At google, their graph processing system (Expander) and deep learning framework (tensorflow) are separate systems. Spark looks to be built from the graph side (RDD) first and is now getting ML components.
how do you see spark evolving ?
MLLib seems awesome, but the devil is in the detail. Example that have burnt me include things like using LogisticRegression for classification only supports binary classification, the LibSVM support only support import, the GBT implantation is weak compared to eg XGBoost etc.
A lot of the time it is fine though.
Graph support.. hmm. GraphX is ok, but there are lots of things that eg NetworkX has the GraphX doesn't. In my experience, we've started a lot of projects with GraphX and abandoned them because GraphX's implementations didn't have the features we needed.
BTW, RDDs aren't graphs. I think you might be confusing the Spark directed-acyclic-graph (DAG) execution model with graph processing.
TensorFlow doesn't have as many general purpose ML algorithms. For example, I don't think there is a Random Forest in TF, and for 90% of ML problems RF is what you need.
But if you are doing Neural Network stuff then TF is exactly what you need.
I'll point out that this is TF Contrib Learn, not TF Learn, or one of many other places where things might be implemented. Makes things a bit confusing.
I see that you worked with GraphX and abandoned it. This is disappointing - we were really looking forward to Spark Graphframes with HBase as the oltp data store for graph data.
In your situation, how did you overcome the problems in Spark ? Did you use an accompanying toolkit to augment spark or did you build your own (hopefully not!).
What specific graph operations do you want?
If the stuff you need is there, then you might be fine! Note that the set of pre-built algorithms in GraphFrames is pretty small (https://graphframes.github.io/user-guide.html#graph-algorith...). It is pre-release though.
Graph stuff is generally hard, so I don't think there is a magic bullet here.

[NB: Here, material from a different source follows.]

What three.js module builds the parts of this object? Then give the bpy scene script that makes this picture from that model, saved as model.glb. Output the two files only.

I mean, even just the Spark-using-HBase bit is non-trivial to do in a way that provides adequate performance. There are 3(?) different connectors, with pluses and minuses for each one. Making sure data locality is working will depend on you YARzn or Mesos setup, and debugging that is a nightmare.

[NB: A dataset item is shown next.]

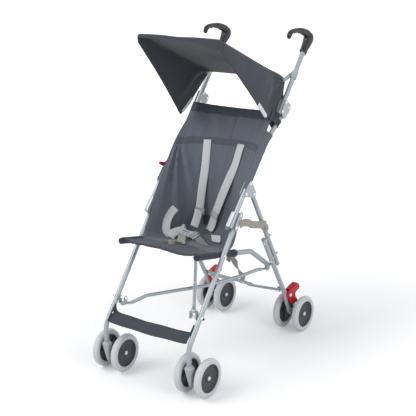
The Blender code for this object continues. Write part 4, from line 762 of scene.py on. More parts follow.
# %% The camera
view_yaw, view_pitch, view_roll = math.radians(36.50), math.radians(17.84), math.radians(-1.98)
back = Vector((math.sin(view_yaw) * math.cos(view_pitch),
               -math.cos(view_yaw) * math.cos(view_pitch), math.sin(view_pitch)))
level_right = (-back).cross(Vector((0, 0, 1))).normalized()
level_up = level_right.cross(-back)
c, s = math.cos(view_roll), math.sin(view_roll)
right, up = level_right * c + level_up * s, level_up * c - level_right * s
camera_data = bpy.data.cameras.new("studio_camera")
camera_data.lens, camera_data.sensor_width = 86.11, 36.0
camera = bpy.data.objects.new("studio_camera", camera_data)
camera.matrix_world = Matrix((right, up, back)).transposed().to_4x4()
camera.location = (1.836, -2.491, 1.480)
bpy.context.scene.collection.objects.link(camera)
bpy.context.scene.camera = camera
bpy.context.scene.view_settings.view_transform = "Standard"
print("camera at", tuple(round(v, 3) for v in camera.location))

# %% Soft light all round
world = bpy.data.worlds.new("white_studio")
bpy.context.scene.world = world
world.use_nodes = True
tree = world.node_tree
tree.nodes.clear()
rays = tree.nodes.new("ShaderNodeLightPath")
seen = tree.nodes.new("ShaderNodeMath")
seen.operation, seen.use_clamp = "ADD", True
tree.links.new(rays.outputs["Is Camera Ray"], seen.inputs[0])
tree.links.new(rays.outputs["Is Glossy Ray"], seen.inputs[1])
lighting, showing = (tree.nodes.new("ShaderNodeBackground") for _ in range(2))
lighting.inputs["Color"].default_value = (0.97, 0.98, 1.0, 1.0)
lighting.inputs["Strength"].default_value = 0.66
showing.inputs["Color"].default_value = (1.0, 1.0, 1.0, 1.0)
showing.inputs["Strength"].default_value = 1.0
blend = tree.nodes.new("ShaderNodeMixShader")
output = tree.nodes.new("ShaderNodeOutputWorld")
tree.links.new(seen.outputs[0], blend.inputs[0])
tree.links.new(lighting.outputs[0], blend.inputs[1])
tree.links.new(showing.outputs[0], blend.inputs[2])
tree.links.new(blend.outputs[0], output.inputs["Surface"])


def add_lamp(name, size, power, place, target):
    data = bpy.data.lights.new(name, "AREA")
    data.shape, data.size, data.energy = "DISK", size, power
    lamp = bpy.data.objects.new(name, data)
    lamp.location = place
    lamp.rotation_euler = (Vector(target) - Vector(place)).to_track_quat("-Z", "Y").to_euler()
    bpy.context.scene.collection.objects.link(lamp)
    return lamp


middle = (solid_box[0] + solid_box[1]) / 2
add_lamp("key_lamp", 2.2, 62.0, (-1.6, -2.4, 3.2), middle)
add_lamp("side_lamp", 1.6, 18.0, (2.6, -0.6, 1.6), middle)

# %% The floor
floor_data = bpy.data.meshes.new("studio_floor")
floor_data.from_pydata([(x * 14, y * 14, 0) for x, y in ((-1, -1), (1, -1), (1, 1), (-1, 1))],
                       [], [(0, 1, 2, 3)])
floor = bpy.data.objects.new("studio_floor", floor_data)
bpy.context.scene.collection.objects.link(floor)
tree, shader, _ = new_finish("studio_floor", None, (0.93, 0.93, 0.935), 0.85, Specular_IOR_Level=0.2)
rays = tree.nodes.new("ShaderNodeLightPath")
shown = add_math(tree, "ADD", rays.outputs["Is Camera Ray"], rays.outputs["Is Glossy Ray"], clamp=True)
tone = mix_colour(tree, shown, (0.80, 0.80, 0.81), (0.90, 0.90, 0.90))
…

In our case, we prefilter data in Spark then load into NetworkX. Works ok, mostly.
our data sets have massively grown over the laat few months and now need a bigger solution. I think we will start off with a hosted solution like EMR - performance is not super critical right now (batch mode training)... but developer productivity is key.

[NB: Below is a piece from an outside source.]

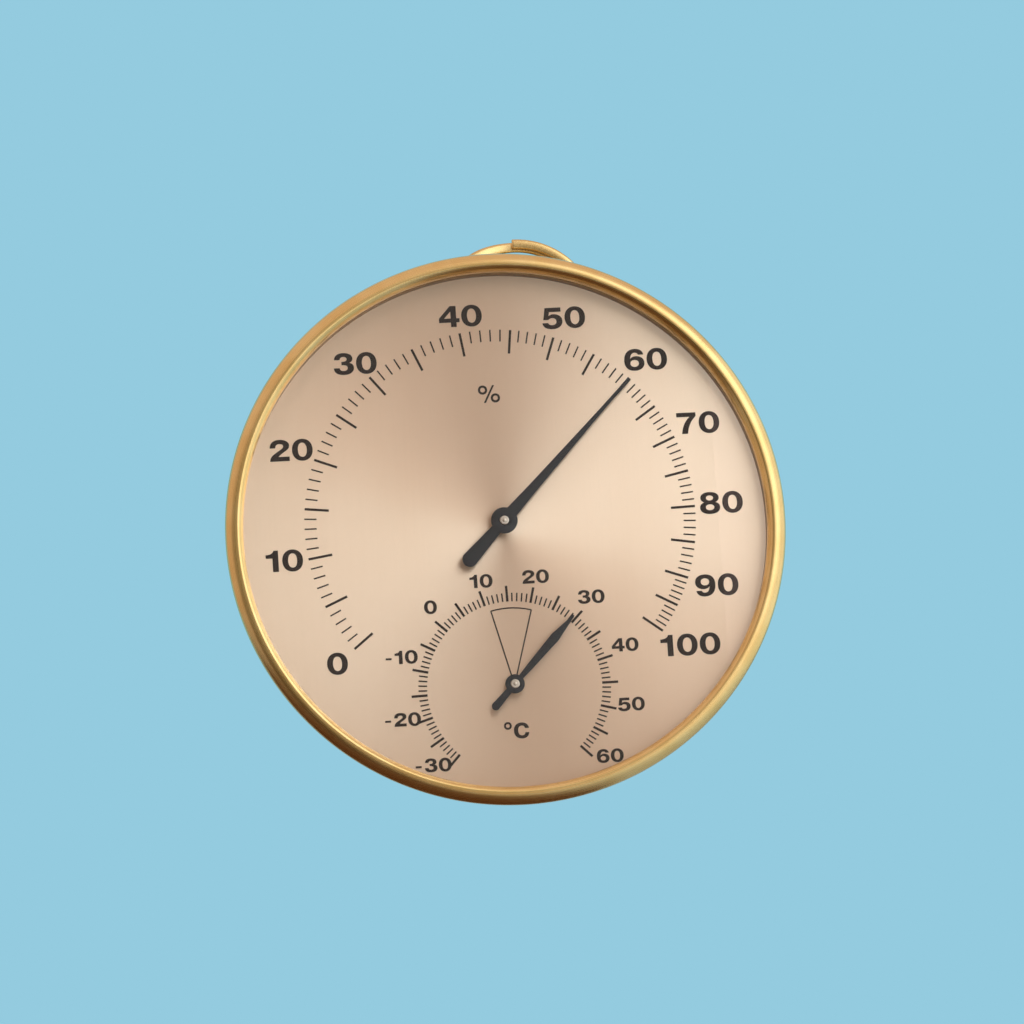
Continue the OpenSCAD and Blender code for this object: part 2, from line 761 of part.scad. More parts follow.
module hygro_washer() {
    color("silver") at_hygro() ring(washer_r, hygro_bush_r + fit_gap, nut_top, washer_top);
}

module regulator_lever() {
    color("gold") at_hygro() clockwise(lever_angle) {
        difference() {
            union() {
                disc(lever_ring_r, lever_low, lever_top);
                translate([-lever_w / 2, 0, lever_low])
                    cube([lever_w, lever_slot_r, lever_t]);
                translate([0, lever_slot_r, 0]) disc(lever_pad_r, lever_low, lever_top);
            }
            disc(hygro_bush_r + run_gap, lever_low - 1, lever_top + 1);
            translate([driver_slot_edge - lever_pad_r, lever_slot_r - driver_slot_w / 2, lever_low - 1])
                cube([2 * (lever_pad_r - driver_slot_edge), driver_slot_w, lever_t + 2]);
        }
        coil_stud(hygro_stud_r, hygro_coil_end, hygro_strip_t, hygro_coil_low - face_gap,
            lever_low + sliver, hygro_coil_low - 1, hygro_coil_top + face_gap);
    }
}

module hygro_coil() {
    color("burlywood") at_hygro() coil(hygro_coil_start, hygro_pitch, hygro_turns,
        hygro_strip_t, hygro_coil_low, hygro_coil_top, lever_angle);
}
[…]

Spark is more focused on "counting at scale with a functional DSL". Hence its focus on things like ETL and columnar processing ala dataframes.
As far as spark doing "deep learning" what you should mean here is: "libraries in the ecosystem leverage spark as a data access layer for doing the real numerical compute"
Spark can count things with functional programming. It's not meant for heavy numerical operations. They are working on this where they can but you really can't beat a gpu or good ole simd instructions on hardware.
I havent used this feature - but are you sure ?
In addition, IBM has multiple projects around GPU aware spark - https://github.com/IBMSparkGPU
Yes, as I said elsewhere there are plenty of projects to enable GPU usage via Spark. Have you actually tried them though? I have (eg https://github.com/IBMSparkGPU/GPUEnabler/issues/25 ) and there are... issues.
in fact looks like you can use tensorflow models in spark with GPU - https://databricks.com/blog/2016/12/21/deep-learning-on-data...
Spark is just a data access layer here. It's not even remotely gpu friendly. Most people also still relies on mesos or yarn for running distributed. The library you're using matters alot. Mesos just added gpu support:
Yarn can sorta support it with node labeling for job completion but it's still kinda hacky.
The real work in this space (without the marketing) is done by IBM:
When spark can (without "production ready" buzzwords) run gpus like this out of the box then we're talking.
For now spark needs a companion library to work with gpus though.